Friday, September 18, 2020

The Black Dahlia, by James Ellroy





"...our partnership was nothing but a bungling road to the Dahlia. And in the end, she was to own the two of us completely." 


 In the Afterword section of this book, Ellroy says the following: 
"A personal story attends the Black Dahlia, both novel and film. It inextricably links me to two women savaged eleven years apart."

Those two women  are his mother  (Geneva) Jean Hilliker, who was raped and murdered by an unknown killer who then left her body in a Los Angeles roadside in 1958, and Elisabeth Short, aka "The Black Dahlia" whose body in 1947 was discovered in a lot on an LA street after having been horrifically murdered and mutilated.  Ellroy had first encountered Elisabeth Short's story at the age of eleven, after his mother's death, while reading Jack Webb's The Badge, and from there,  "Jean Hilliker and Betty Short" became "one in transmogrification." Over the years this "Jean-Betty confluence" led to the writing of The Black Dahlia, in which Ellroy, as noted in a 2006 article in Slate,   

"transformed the murky facts surrounding Short's life and death into art, the unknown 'dead white woman' becoming a tabula rasa on which the author could wrestle with his anger and affection toward his mother." 
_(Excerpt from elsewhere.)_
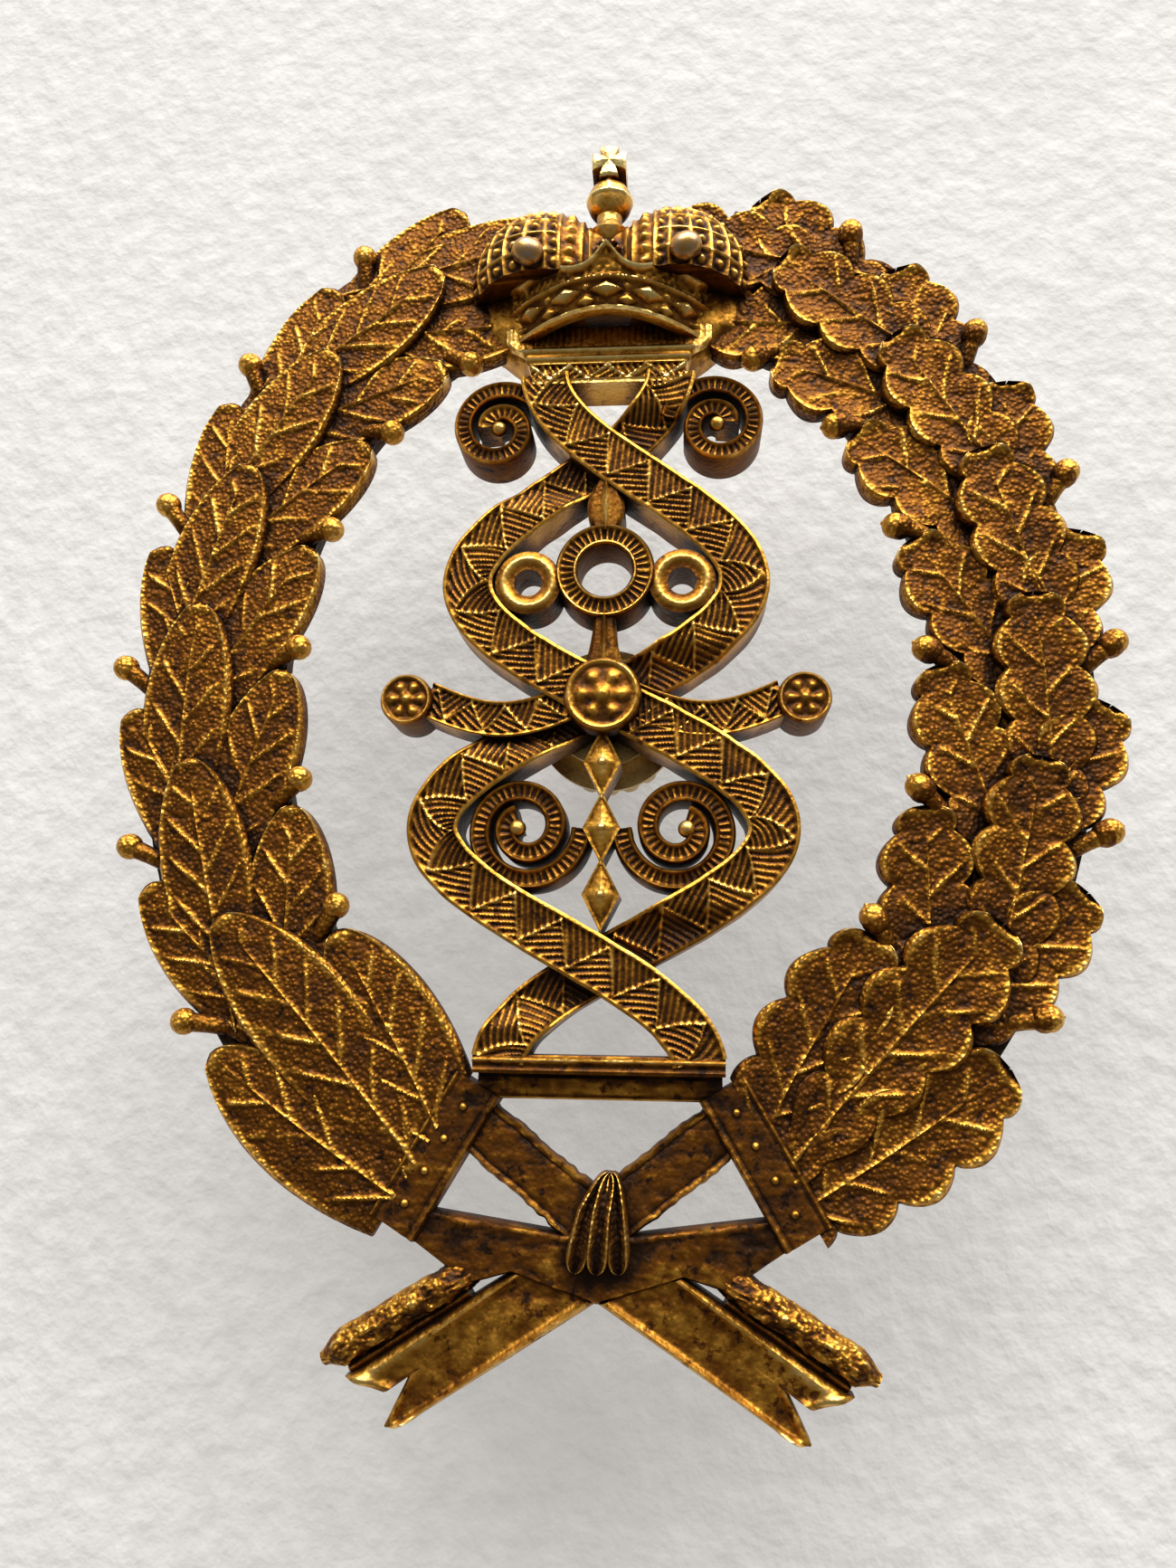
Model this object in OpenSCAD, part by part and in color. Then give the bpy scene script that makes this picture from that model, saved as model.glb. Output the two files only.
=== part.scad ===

The Black Dahlia not only lays bare Ellroy's demons, but in his version of the Black Dahlia case, it turns out that no one involved is left unscathed.  

Just briefly so as not to ruin it for potential readers,  it's 1946.  The promise of a coveted spot in LAPD's Warrants Division as well as chance to be a department hero prompts Officer  Dwight "Bucky" Bleichert to agree to a boxing match  that will hopefully result in good PR and a five-million dollar bond for the LAPD.  His opponent is Officer Lee Blanchard; together they become known (appropriately)  as Mr. Fire and Mr. Ice.   A solid partnership builds between the two men, who also become close friends as Bleichert eventually finds himself teamed with Blanchard in Warrants.  Fast forward to January 15, 1947 when the partners get info about a guy they've been trying to find and arrest.  Arriving at the place he's supposed to be, the bust gets sidelined when Bleichert looks out a window and notices a lot of police activity down below at 39th and Norton.   When they go to check it out, Bucky sees a cop "knocking back a drink in full view of a half dozen officers," and "glimpsed horror in his eyes."   It is, as he hears, "the worst crime on a woman" any of the cops have seen.  They have found the body of a young woman who had been bisected at the waist, obviously tortured and horribly mutilated, with her mouth, "cut ear to ear into a smile that leered up at you," and Bucky tells himself that he would "carry that smile" to his grave.  

The body belongs to Elisabeth Short, who will in time be dubbed "The Black Dahlia" by the press.  Even though they're not working Homicide, Bleichert and Blanchard are pulled into the investigation, although it isn't too long before Bleichert wants out.  For various reasons peculiar to each of these men, the horrific death of Elisabeth Short becomes an obsession; eventually,  as Bleichert reveals in the prelude to this novel, The Dahlia "was to own the two of us completely."  Set against the backdrop of an emerging, post-WWII  Los Angeles, it is this obsession with her death and her life that Ellroy explores in this novel,  as well as the psychological and other repercussions that move from character to character.  

The Black Dahlia is book one of four in Ellroy's LA Quartet.  An excellent blend of fiction and reality, it  messed with my head, kept me awake and chilled me to the bone.  As dark and disturbing as it is, and while in my opinion it falters a bit in the reveal, it is also one of the best crime novels I've ever read, and I knew immediately that there was no way that I was not going to read the remaining three books.  More on those to come. 

After reading this one, find a place outside to let the sun shine down on you.  You'll need it.